En los años 70 del siglo pasado, en pleno apogeo de la Guerra Fría, cuando el mundo estaba dividido en dos grandes bloques, el de Estados Unidos y el de la Unión Soviética, se decía que los primeros cambiaron Vietnam por Chile. Más adelante harían muchos más trueques de este tipo ante la mirada estupefacta de sus respectivos satélites, sometidos por momentos a un despiadado avasallamiento, sin olvidar la tortura del fantasma del hongo atómico.

Ahora, tres décadas después de la caída del Muro de Berlín, da la impresión que volvemos a los viejos tiempos. Luego del envenenamiento del espía ruso Skripal, en Londres, la retirada de Trump del tratado nuclear con Moscú, el regreso de Rusia (junto con China) a África, nos toca ver cómo muestran los dientes las dos potencias en la sufrida Venezuela, donde se despliega una especie de doble poder.

En el orden internacional de Vladimir Putin, la Venezuela de Maduro desempaña el mismo papel que Cuba durante la Guerra Fría.

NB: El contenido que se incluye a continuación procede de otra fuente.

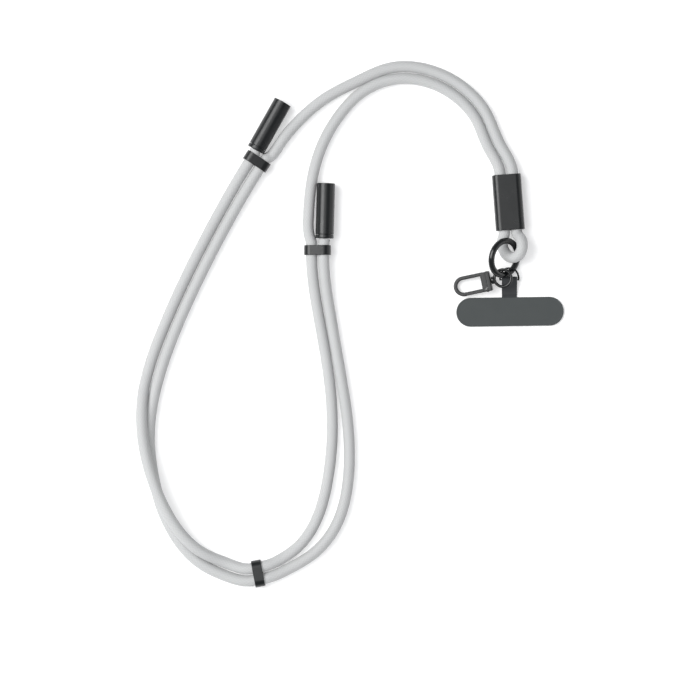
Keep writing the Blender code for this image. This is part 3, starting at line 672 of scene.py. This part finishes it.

Situada cerca de Estados Unidos, riquísima en recursos naturales, a dos tiros de piedra de puntos tan estratégicos como el Canal de Panamá, sirve perfectamente como “espantajo”. Con las maniobras militares ruso-venezolanas o vuelos conjuntos de bombarderos nucleares rusos con la Fuerza Aérea de Venezuela sobre el Caribe, Moscú recuerda a Washington y a los demás miembros de la OTAN que Rusia sigue siendo una potencia global capaz de actuar lejos de sus fronteras y que más vale respetar su presencia en el hemisferio occidental.

El Kremlin tiene un aliado de peso en Caracas, otro gran mecenas político-económico de Nicolás Maduro, el hombre fuerte de la pujante Turquía, Recep Tayyip Erdogan.

Al otro lado de la barricada tenemos al vicepresidente norteamericano, Mike Pence, y el jefe de la diplomacia estadounidense, Mike Pompeo, que apoyan plenamente la Operación Libertad del autoproclamad presidente Juan Guaidó, y sus esfuerzos por “restablecer la libertad y la democracia”.
En el libro Miedo, el periodista Bob Woodward sostiene que en 2017 el mismísimo Donald Trump exigía la intervención militar en Caracas, pero el entonces jefe del Departamento de Defensa, el general Mattis, lo disuadió.

Hay mucho más que el deseo de exhibir el poderío en América Latina detrás del apoyo de Rusia a Maduro. Aquí entran en juego intereses financieros y enormes cantidades de dinero que fluyeron desde Moscú hasta Caracas.

Desde 2005, los rusos le han prestado a Venezuela más de 20 mil millones de dólares, principalmente para la compra de armas y equipamiento bélico ruso. Pocos saben que las inversiones chinas en el país caribeño son aún más vertiginosas, tres veces más (70 mil millones de billetes verdes). Pero el dinero ruso en Venezuela ya está en la mira de la Fiscalía General de Moscú. Se sospecha que importantes montos destinados a Venezuela pudieran haber regresado a las cuentas de altos funcionarios de la Federación Rusa, temerosos por una posible quiebra de la nación latinoamericana. Los fiscales rusos detectaron robos durante la construcción de la fábrica de armamento del mítico fusil de asalto Kalashnikov, en el empobrecido país caribeño. El ex parlamentario ruso Popelniujov, dueño de la empresa encargada de dicha construcción, se enfrenta a una condena por el desvío de más de 15 millones de billetes verdes.

Por cierto, la idea de poner en funcionamiento una fábrica de Kalashnikov en un país como Venezuela invita a muchas reflexiones sobre las intenciones geopolíticas de Moscú.

En fin, los que saben dicen que a Putin no le queda de otra que defender hasta al final a Maduro. Pues tiene que explicar a sus compatriotas por qué gastó tanto dinero en un país lejano sin enriquecer al suyo propio. Los más interesados en obtener la respuesta son los jubilados rusos obligados a trabajar, porque su pensión sólo alcanza para comprar comida.

Se juega una intrigante partida de ajedrez. Las fichas de Estados Unidos se mueven contra las piezas de Rusia (empujadas por momentos por China y Turquía). Venezuela actúa como el peón. A ver quién pone al rey de su oponente en jaque mate.